Set exercise
Copy out all of the data exactly as it appears.

— begin —

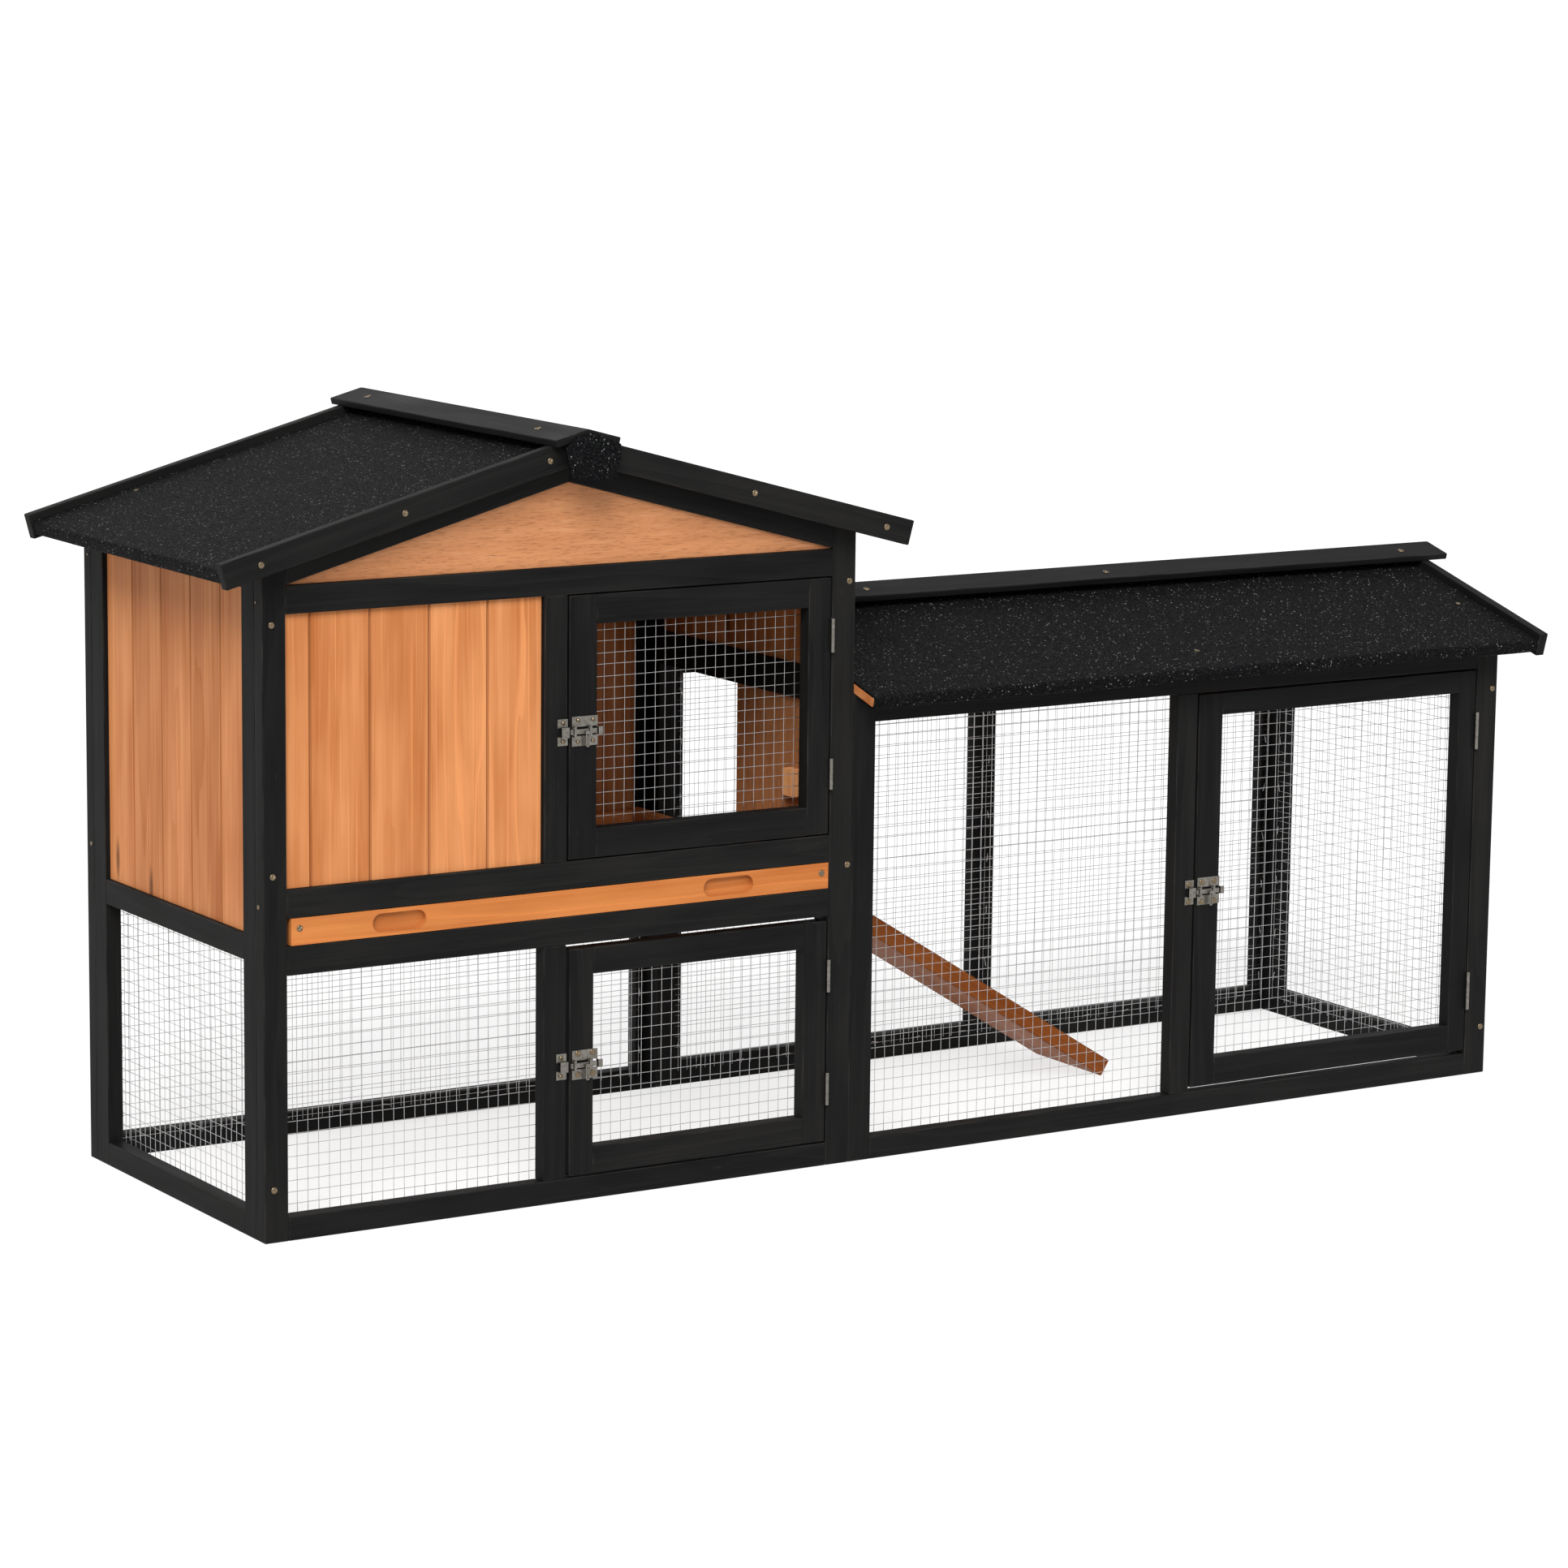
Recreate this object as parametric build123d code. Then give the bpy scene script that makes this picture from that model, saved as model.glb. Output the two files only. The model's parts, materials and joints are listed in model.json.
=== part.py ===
from build123d import *
import math
import os

# Two-storey rabbit hutch with a mesh run, millimetres, Z up.
# The dimensions below are measured from the house's front left bottom corner:
# X to the right along the front, Y to the back. save() moves every piece so that
# the origin ends up in the middle of the base.

# ---- driving dimensions: frames ----
DEPTH = 456.0  # outside depth of house and run frames
BOARD = 19.0  # thickness of every frame stick
STICK = 31.0  # usual width of a frame stick
RECESS = 5.4  # wall panels sit this far behind the frame's face
BACK = DEPTH - BOARD  # front face of the back frames
LAP = 9.0  # mesh overlaps the frame behind it by this much
MESH_T = 1.2  # thickness of a welded mesh sheet, wire on wire
MESH_GAP = 0.5  # mesh edges stay clear of the next frame by this much

# ---- house ----
HOUSE_W = 754.0
LEFT_POST = 28.4
RIGHT_POST_X = 723.0
MULLION_X0 = 346.5
MULLION_X1 = 375.6
BOTTOM_RAIL_TOP = 27.0
UNDER_TRAY_Z = 295.6
TRAY_Z0 = 328.0
TRAY_Z1 = 359.0
FLOOR_RAIL_TOP = 390.7
UPPER_RAIL_Z0 = 690.8
UPPER_RAIL_Z1 = 722.0
SIDE_RAIL_Z0 = 308.0
SIDE_RAIL_Z1 = 337.0
EAVE_RAIL_Z0 = 716.0
EAVE_RAIL_Z1 = 745.5
RIGHT_FOOT_Z = 10.0  # the right side's sticks end this far above the ground
RIDGE_X = HOUSE_W / 2
HOUSE_PITCH = 15.0
HOUSE_UNDERSIDE = 847.0  # underside of the roof boards at the ridge
PLANK_T = 8.0
PLANK_PITCH = 72.6
SIDE_PLANK_PITCH = 75.0
VEE = 1.6  # chamfer of the plank joints
FRONT_FIRST_PLANK = 31.4  # visible width of the first, cut-down plank in each wall
SIDE_FIRST_PLANK = 63.0
BACK_FIRST_PLANK = 46.0
PLY_T = 5.0
RAFTER_W = 30.0

# ---- tray ----
TRAY_X0 = 33.3
TRAY_X1 = 722.0
TRAY_FRONT_T = 15.0
TRAY_BACK_Y = 430.0
TRAY_BASE_Z0 = 331.0
TRAY_BASE_T = 5.0
TRAY_BATTEN = 18.0
TRAY_GAP = 0.5  # above and below the front board
TRAY_BASE_X1 = TRAY_X1 - 1.0
TRAY_BATTEN_TOP = TRAY_Z1 - 2.0
RECESS_CENTRES = (165.5, 587.5)  # finger recesses along the tray's front
RECESS_Z = 343.5
RECESS_LENGTH = 66.0
RECESS_HEIGHT = 21.0
RECESS_INWARD = 7.0
TRAY_SCREWS = ((42.0, 348.0), (712.0, 348.0))
RUNNER_W = 30.0
RUNNER_H = 18.0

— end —

Correct output
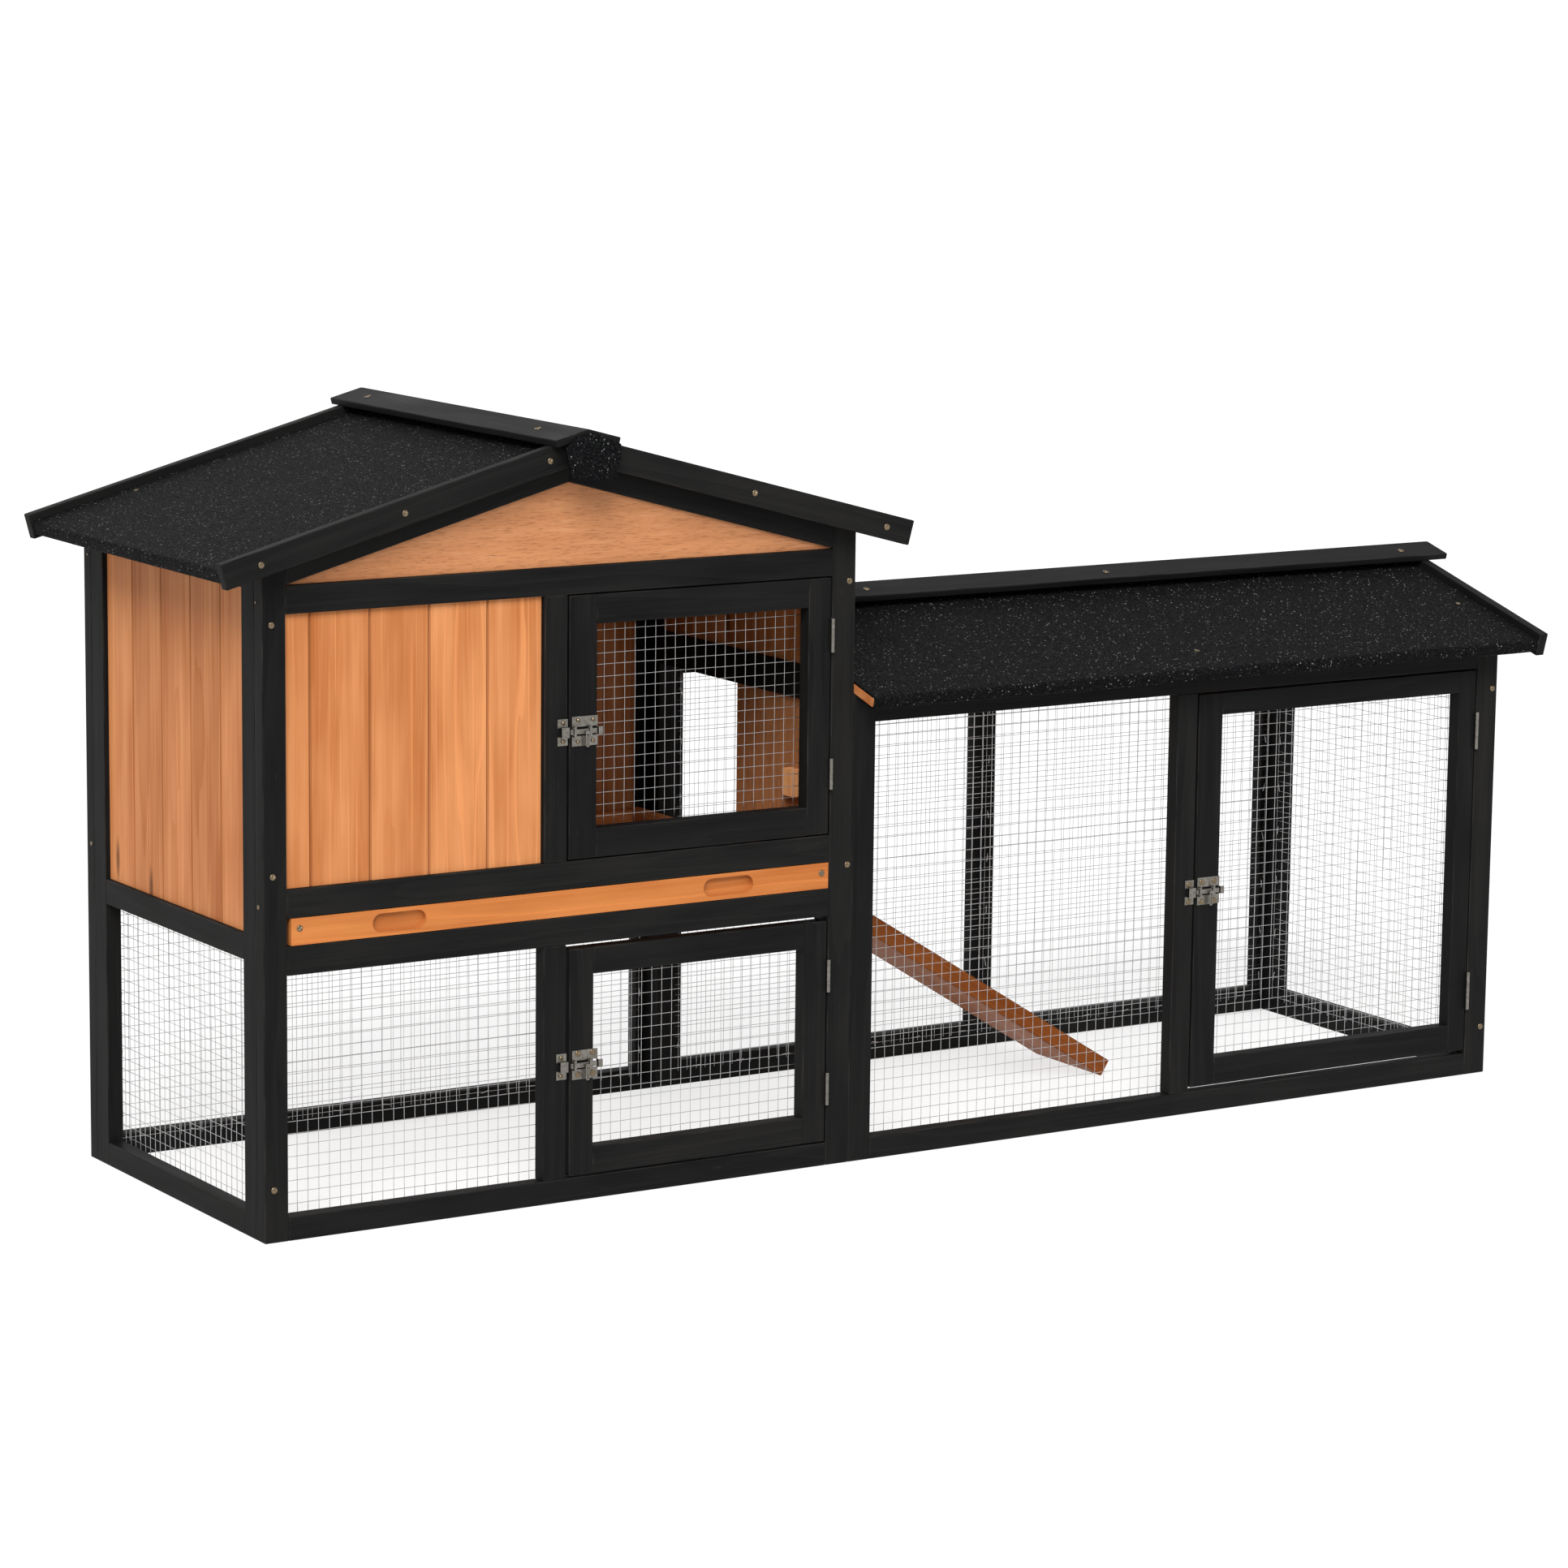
Recreate this object as parametric build123d code. Then give the bpy scene script that makes this picture from that model, saved as model.glb. Output the two files only. The model's parts, materials and joints are listed in model.json.
=== part.py ===
from build123d import *
import math
import os

# Two-storey rabbit hutch with a mesh run, millimetres, Z up.
# The dimensions below are measured from the house's front left bottom corner:
# X to the right along the front, Y to the back. save() moves every piece so that
# the origin ends up in the middle of the base.

# ---- driving dimensions: frames ----
DEPTH = 456.0  # outside depth of house and run frames
BOARD = 19.0  # thickness of every frame stick
STICK = 31.0  # usual width of a frame stick
RECESS = 5.4  # wall panels sit this far behind the frame's face
BACK = DEPTH - BOARD  # front face of the back frames
LAP = 9.0  # mesh overlaps the frame behind it by this much
MESH_T = 1.2  # thickness of a welded mesh sheet, wire on wire
MESH_GAP = 0.5  # mesh edges stay clear of the next frame by this much

# ---- house ----
HOUSE_W = 754.0
LEFT_POST = 28.4
RIGHT_POST_X = 723.0
MULLION_X0 = 346.5
MULLION_X1 = 375.6
BOTTOM_RAIL_TOP = 27.0
UNDER_TRAY_Z = 295.6
TRAY_Z0 = 328.0
TRAY_Z1 = 359.0
FLOOR_RAIL_TOP = 390.7
UPPER_RAIL_Z0 = 690.8
UPPER_RAIL_Z1 = 722.0
SIDE_RAIL_Z0 = 308.0
SIDE_RAIL_Z1 = 337.0
EAVE_RAIL_Z0 = 716.0
EAVE_RAIL_Z1 = 745.5
RIGHT_FOOT_Z = 10.0  # the right side's sticks end this far above the ground
RIDGE_X = HOUSE_W / 2
HOUSE_PITCH = 15.0
HOUSE_UNDERSIDE = 847.0  # underside of the roof boards at the ridge
PLANK_T = 8.0
PLANK_PITCH = 72.6
SIDE_PLANK_PITCH = 75.0
VEE = 1.6  # chamfer of the plank joints
FRONT_FIRST_PLANK = 31.4  # visible width of the first, cut-down plank in each wall
SIDE_FIRST_PLANK = 63.0
BACK_FIRST_PLANK = 46.0
PLY_T = 5.0
RAFTER_W = 30.0

# ---- tray ----
TRAY_X0 = 33.3
TRAY_X1 = 722.0
TRAY_FRONT_T = 15.0
TRAY_BACK_Y = 430.0
TRAY_BASE_Z0 = 331.0
TRAY_BASE_T = 5.0
TRAY_BATTEN = 18.0
TRAY_GAP = 0.5  # above and below the front board
TRAY_BASE_X1 = TRAY_X1 - 1.0
TRAY_BATTEN_TOP = TRAY_Z1 - 2.0
RECESS_CENTRES = (165.5, 587.5)  # finger recesses along the tray's front
RECESS_Z = 343.5
RECESS_LENGTH = 66.0
RECESS_HEIGHT = 21.0
RECESS_INWARD = 7.0
TRAY_SCREWS = ((42.0, 348.0), (712.0, 348.0))
RUNNER_W = 30.0
RUNNER_H = 18.0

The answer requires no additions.